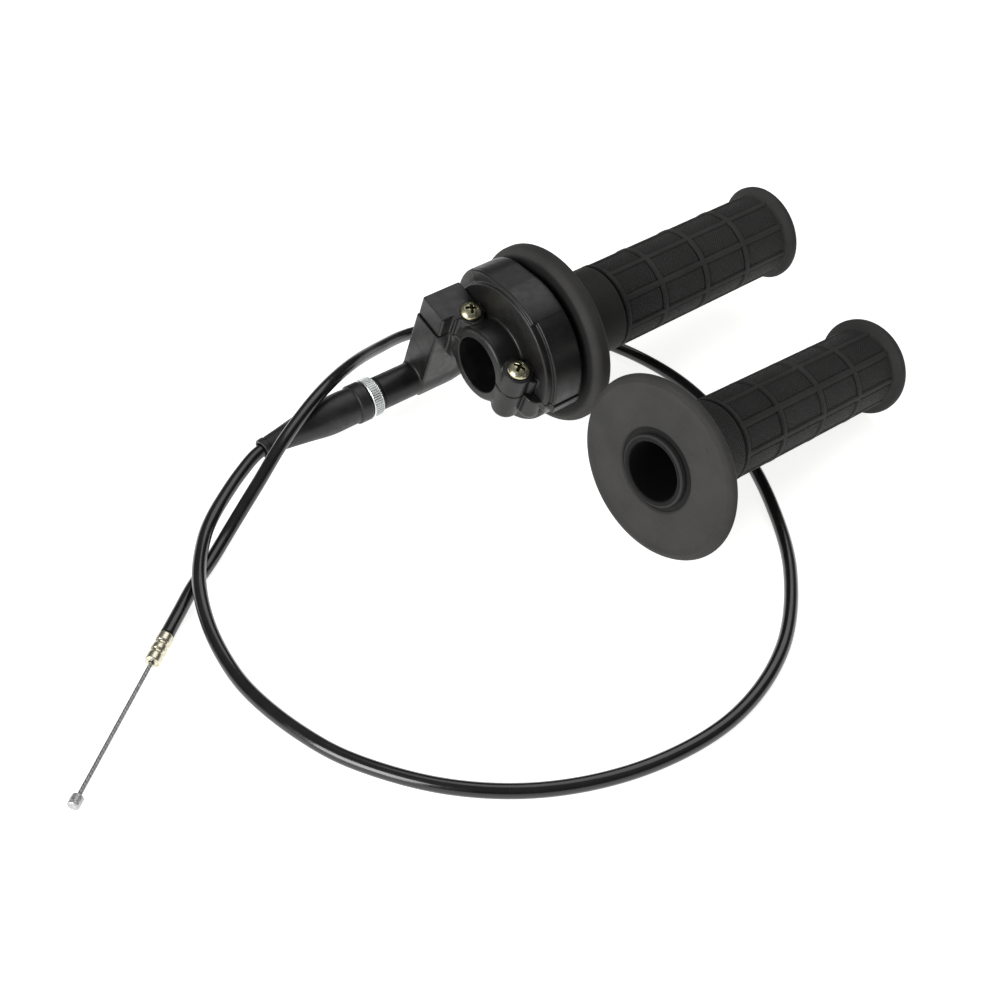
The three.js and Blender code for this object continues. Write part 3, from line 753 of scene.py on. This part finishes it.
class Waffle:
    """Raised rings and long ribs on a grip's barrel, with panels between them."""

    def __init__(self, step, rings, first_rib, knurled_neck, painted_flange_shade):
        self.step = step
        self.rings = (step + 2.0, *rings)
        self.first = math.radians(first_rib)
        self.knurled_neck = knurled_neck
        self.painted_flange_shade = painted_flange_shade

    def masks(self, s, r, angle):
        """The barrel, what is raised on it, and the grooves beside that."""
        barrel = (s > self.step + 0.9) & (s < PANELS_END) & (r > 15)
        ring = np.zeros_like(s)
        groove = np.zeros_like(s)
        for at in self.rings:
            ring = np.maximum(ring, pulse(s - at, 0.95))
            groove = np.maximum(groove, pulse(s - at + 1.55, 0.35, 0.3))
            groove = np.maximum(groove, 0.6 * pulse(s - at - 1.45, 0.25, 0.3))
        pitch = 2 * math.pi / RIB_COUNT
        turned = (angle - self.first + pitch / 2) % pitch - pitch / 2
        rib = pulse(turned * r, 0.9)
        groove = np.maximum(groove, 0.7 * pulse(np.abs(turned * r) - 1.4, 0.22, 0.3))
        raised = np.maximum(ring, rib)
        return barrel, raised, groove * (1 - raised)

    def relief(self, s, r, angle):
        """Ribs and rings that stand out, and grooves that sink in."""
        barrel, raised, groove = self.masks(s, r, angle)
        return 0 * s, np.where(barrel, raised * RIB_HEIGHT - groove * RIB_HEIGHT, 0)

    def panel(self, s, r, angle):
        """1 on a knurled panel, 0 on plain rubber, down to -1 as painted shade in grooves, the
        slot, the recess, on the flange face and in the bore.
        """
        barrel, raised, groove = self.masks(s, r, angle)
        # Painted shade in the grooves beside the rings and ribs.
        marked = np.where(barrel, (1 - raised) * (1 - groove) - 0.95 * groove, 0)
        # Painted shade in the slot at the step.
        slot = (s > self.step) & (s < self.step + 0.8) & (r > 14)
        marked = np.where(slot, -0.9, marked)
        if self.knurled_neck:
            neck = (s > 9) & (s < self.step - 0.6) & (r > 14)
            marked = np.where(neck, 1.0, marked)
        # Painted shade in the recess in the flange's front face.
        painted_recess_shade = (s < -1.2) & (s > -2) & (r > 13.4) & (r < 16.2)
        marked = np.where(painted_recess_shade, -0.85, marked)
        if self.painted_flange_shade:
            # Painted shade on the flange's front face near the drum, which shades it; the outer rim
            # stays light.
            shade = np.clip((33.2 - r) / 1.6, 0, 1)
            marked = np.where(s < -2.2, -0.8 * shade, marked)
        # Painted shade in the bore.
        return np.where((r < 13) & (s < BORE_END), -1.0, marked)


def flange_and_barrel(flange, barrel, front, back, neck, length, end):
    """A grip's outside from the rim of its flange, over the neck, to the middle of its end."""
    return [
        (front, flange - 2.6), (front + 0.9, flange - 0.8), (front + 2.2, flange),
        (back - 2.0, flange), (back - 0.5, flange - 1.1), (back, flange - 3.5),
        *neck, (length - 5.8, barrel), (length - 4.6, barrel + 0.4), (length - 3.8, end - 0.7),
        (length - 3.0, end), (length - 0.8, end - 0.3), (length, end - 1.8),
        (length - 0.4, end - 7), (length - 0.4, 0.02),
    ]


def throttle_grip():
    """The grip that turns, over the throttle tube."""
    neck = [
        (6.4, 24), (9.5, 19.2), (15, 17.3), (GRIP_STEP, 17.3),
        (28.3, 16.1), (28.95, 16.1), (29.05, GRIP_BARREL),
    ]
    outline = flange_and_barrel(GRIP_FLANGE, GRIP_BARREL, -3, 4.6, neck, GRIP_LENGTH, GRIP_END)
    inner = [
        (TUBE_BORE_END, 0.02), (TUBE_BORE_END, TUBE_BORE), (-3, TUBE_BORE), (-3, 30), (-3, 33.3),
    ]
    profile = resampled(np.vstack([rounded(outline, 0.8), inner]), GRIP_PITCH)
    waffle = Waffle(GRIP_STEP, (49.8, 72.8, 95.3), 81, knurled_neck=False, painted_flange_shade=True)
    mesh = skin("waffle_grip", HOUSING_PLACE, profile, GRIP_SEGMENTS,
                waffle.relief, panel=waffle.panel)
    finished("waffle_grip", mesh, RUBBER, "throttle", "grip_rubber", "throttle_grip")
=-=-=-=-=
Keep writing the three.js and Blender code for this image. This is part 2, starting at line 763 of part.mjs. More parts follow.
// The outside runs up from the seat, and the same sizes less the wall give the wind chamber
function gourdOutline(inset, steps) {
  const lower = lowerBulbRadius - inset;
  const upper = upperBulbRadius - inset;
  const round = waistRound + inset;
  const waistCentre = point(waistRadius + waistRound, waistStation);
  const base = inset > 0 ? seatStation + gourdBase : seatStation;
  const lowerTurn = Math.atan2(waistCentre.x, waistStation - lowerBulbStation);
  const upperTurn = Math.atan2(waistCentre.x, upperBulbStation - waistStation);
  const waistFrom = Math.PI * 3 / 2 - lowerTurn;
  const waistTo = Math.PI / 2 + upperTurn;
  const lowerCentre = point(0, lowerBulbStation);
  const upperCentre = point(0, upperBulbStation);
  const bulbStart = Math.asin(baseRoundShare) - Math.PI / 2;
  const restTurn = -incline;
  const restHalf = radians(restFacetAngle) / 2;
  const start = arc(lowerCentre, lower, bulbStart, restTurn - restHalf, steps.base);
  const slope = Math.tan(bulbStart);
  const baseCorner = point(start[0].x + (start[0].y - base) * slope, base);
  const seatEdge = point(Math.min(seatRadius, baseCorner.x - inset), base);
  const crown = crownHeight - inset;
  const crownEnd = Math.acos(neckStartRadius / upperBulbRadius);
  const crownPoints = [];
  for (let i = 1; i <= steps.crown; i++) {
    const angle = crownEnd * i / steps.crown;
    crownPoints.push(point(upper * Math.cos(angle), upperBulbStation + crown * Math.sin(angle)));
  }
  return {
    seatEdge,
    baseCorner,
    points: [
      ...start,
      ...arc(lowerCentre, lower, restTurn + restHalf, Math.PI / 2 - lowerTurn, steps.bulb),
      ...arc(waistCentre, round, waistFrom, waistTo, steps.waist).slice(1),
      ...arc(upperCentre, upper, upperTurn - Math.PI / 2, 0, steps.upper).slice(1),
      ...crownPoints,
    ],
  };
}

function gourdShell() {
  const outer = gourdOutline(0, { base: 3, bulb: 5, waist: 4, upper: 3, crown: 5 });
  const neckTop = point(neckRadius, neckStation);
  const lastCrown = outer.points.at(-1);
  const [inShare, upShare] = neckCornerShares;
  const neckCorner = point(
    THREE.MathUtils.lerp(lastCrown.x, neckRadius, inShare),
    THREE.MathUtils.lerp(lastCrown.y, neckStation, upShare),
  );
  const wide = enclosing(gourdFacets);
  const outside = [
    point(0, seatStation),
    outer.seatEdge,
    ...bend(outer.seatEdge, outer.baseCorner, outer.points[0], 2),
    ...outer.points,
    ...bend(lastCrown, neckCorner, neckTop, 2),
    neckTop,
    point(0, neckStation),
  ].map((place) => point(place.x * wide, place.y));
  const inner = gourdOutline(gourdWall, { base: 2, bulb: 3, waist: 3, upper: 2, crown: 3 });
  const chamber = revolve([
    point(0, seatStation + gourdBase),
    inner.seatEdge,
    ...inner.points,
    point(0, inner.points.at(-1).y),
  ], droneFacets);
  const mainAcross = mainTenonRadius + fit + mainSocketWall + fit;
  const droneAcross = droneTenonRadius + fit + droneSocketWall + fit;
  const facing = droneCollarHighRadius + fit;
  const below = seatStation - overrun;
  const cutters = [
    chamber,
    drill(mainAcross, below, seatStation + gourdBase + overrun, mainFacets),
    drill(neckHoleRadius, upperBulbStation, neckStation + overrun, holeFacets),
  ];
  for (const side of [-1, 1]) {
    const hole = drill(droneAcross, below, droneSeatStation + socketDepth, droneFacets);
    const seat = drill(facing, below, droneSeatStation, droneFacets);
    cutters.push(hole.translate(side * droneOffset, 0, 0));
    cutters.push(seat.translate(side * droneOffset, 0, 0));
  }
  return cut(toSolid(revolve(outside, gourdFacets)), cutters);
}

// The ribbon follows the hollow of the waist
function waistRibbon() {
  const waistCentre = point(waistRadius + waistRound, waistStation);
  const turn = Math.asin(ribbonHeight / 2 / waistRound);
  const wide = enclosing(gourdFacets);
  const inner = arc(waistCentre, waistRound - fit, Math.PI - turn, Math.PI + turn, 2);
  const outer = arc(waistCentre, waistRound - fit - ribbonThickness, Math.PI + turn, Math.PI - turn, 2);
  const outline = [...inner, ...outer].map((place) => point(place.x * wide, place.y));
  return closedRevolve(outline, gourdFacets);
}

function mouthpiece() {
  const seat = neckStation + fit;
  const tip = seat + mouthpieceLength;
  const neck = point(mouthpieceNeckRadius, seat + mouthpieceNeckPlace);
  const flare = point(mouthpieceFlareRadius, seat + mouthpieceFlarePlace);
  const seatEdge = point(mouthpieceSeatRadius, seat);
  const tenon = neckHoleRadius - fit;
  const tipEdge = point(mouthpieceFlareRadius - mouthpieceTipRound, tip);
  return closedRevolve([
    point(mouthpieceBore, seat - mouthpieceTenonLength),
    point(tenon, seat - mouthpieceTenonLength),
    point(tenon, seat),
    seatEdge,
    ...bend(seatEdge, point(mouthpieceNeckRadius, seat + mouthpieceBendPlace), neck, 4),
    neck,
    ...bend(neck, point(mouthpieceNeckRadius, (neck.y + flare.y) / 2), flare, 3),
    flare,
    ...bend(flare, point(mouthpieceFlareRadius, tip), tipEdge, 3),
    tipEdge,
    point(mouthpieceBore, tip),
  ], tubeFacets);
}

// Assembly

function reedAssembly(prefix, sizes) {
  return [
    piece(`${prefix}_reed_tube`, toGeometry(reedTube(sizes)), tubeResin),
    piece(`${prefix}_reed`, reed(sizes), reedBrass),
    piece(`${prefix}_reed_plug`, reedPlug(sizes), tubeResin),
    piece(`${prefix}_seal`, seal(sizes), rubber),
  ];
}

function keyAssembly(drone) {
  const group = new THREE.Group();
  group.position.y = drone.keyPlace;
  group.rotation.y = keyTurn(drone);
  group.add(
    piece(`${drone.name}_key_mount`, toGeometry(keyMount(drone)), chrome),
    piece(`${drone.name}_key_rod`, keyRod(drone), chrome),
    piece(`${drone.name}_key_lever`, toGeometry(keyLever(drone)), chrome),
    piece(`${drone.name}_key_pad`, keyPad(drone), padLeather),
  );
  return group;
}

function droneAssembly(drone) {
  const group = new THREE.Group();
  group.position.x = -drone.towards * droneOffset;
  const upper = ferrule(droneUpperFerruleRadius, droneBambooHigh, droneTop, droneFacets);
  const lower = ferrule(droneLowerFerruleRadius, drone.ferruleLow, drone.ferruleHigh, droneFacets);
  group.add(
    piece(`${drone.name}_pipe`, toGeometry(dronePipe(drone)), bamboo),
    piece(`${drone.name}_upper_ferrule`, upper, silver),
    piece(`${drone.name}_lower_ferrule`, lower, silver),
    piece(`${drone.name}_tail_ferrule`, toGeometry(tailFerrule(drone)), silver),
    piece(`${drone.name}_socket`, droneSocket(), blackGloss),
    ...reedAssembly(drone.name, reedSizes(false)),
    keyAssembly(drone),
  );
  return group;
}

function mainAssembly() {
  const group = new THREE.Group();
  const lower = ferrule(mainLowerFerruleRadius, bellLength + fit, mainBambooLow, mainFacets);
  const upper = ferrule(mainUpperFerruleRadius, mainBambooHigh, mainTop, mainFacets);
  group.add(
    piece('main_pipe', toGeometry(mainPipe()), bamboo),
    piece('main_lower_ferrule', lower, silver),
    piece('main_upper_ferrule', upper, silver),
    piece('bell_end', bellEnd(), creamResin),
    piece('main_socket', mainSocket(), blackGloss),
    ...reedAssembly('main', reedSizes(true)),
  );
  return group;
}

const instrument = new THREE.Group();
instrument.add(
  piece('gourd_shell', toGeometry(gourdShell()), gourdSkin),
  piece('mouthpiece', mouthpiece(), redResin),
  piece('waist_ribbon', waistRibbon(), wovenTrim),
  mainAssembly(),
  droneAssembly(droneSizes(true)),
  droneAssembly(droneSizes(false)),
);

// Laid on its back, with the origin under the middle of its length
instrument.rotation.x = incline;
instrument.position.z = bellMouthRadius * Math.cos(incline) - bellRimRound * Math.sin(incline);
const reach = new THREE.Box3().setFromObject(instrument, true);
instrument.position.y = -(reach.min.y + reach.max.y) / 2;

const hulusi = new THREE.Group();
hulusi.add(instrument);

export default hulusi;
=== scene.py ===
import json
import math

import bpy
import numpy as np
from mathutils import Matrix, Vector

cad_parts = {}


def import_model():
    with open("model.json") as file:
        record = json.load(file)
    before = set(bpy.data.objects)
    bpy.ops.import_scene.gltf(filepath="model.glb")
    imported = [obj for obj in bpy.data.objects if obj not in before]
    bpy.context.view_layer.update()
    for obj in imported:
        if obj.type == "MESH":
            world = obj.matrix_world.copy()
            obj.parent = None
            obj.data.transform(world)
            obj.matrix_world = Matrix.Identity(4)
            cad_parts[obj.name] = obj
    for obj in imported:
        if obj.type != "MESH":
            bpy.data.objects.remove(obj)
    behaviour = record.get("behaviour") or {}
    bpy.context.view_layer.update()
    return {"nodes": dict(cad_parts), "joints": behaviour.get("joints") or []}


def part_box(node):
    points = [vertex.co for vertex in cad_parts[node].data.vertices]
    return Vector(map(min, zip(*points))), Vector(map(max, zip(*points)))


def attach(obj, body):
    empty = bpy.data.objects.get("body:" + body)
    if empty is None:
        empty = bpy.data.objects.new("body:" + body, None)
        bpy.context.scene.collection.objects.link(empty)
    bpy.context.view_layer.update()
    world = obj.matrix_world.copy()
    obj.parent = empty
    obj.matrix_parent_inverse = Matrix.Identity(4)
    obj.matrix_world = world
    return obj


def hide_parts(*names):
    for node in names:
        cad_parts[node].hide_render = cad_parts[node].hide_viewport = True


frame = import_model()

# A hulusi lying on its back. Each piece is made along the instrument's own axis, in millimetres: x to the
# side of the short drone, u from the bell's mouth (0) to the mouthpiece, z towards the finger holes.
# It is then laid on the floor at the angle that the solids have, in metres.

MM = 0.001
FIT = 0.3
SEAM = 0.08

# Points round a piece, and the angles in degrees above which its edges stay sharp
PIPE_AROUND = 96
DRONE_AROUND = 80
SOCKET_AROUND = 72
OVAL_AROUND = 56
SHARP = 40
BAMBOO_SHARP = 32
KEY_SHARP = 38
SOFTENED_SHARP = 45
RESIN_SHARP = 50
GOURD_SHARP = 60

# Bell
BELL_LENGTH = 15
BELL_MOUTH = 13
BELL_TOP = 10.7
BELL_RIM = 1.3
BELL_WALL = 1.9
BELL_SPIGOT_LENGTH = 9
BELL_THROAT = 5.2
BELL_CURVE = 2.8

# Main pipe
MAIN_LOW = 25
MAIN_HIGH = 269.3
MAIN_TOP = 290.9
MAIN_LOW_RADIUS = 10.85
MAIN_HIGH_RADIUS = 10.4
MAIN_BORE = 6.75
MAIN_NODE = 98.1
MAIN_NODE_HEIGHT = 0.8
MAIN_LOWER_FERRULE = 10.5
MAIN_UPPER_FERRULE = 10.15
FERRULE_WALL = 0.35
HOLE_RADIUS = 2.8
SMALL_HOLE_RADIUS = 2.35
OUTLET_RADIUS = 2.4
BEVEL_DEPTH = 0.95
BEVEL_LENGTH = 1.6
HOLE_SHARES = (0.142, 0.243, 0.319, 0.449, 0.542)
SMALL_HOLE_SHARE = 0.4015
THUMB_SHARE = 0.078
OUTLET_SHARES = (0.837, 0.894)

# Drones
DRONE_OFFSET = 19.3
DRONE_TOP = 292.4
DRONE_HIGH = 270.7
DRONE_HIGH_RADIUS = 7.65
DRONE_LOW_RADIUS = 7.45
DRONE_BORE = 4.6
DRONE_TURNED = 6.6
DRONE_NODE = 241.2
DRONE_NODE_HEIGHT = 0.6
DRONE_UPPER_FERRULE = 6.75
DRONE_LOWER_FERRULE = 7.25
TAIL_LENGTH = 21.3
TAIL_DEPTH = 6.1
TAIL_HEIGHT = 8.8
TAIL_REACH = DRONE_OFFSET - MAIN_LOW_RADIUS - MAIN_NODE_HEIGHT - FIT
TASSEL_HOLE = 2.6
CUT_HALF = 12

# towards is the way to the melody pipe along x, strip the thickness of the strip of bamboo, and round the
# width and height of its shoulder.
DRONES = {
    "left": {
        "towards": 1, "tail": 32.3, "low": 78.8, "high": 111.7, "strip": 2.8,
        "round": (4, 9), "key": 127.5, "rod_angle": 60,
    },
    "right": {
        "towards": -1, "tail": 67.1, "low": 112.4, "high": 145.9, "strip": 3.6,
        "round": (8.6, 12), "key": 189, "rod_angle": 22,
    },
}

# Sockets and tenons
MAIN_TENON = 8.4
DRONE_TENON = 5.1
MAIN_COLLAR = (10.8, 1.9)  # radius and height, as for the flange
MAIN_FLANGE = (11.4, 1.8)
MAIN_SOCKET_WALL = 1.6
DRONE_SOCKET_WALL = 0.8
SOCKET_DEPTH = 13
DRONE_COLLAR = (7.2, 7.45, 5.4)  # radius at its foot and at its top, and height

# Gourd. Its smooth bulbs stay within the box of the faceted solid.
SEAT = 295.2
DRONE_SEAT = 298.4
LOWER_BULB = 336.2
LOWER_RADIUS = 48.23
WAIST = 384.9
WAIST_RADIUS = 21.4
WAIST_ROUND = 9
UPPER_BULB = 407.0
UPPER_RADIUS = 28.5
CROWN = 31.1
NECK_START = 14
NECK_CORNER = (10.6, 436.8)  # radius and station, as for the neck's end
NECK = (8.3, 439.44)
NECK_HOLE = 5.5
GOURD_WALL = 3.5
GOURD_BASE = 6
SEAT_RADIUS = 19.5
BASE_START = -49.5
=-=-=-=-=
## [Written request]
Print exactly the run of lines that starts at the line with "The three.js and Blender code for this object" and ends at the line with "self.painted_flange_shade = painted_flange_shade". Leave out every other line.

## [Task answer]
The three.js and Blender code for this object continues. Write part 3, from line 753 of scene.py on. This part finishes it.
class Waffle:
    """Raised rings and long ribs on a grip's barrel, with panels between them."""

    def __init__(self, step, rings, first_rib, knurled_neck, painted_flange_shade):
        self.step = step
        self.rings = (step + 2.0, *rings)
        self.first = math.radians(first_rib)
        self.knurled_neck = knurled_neck
        self.painted_flange_shade = painted_flange_shade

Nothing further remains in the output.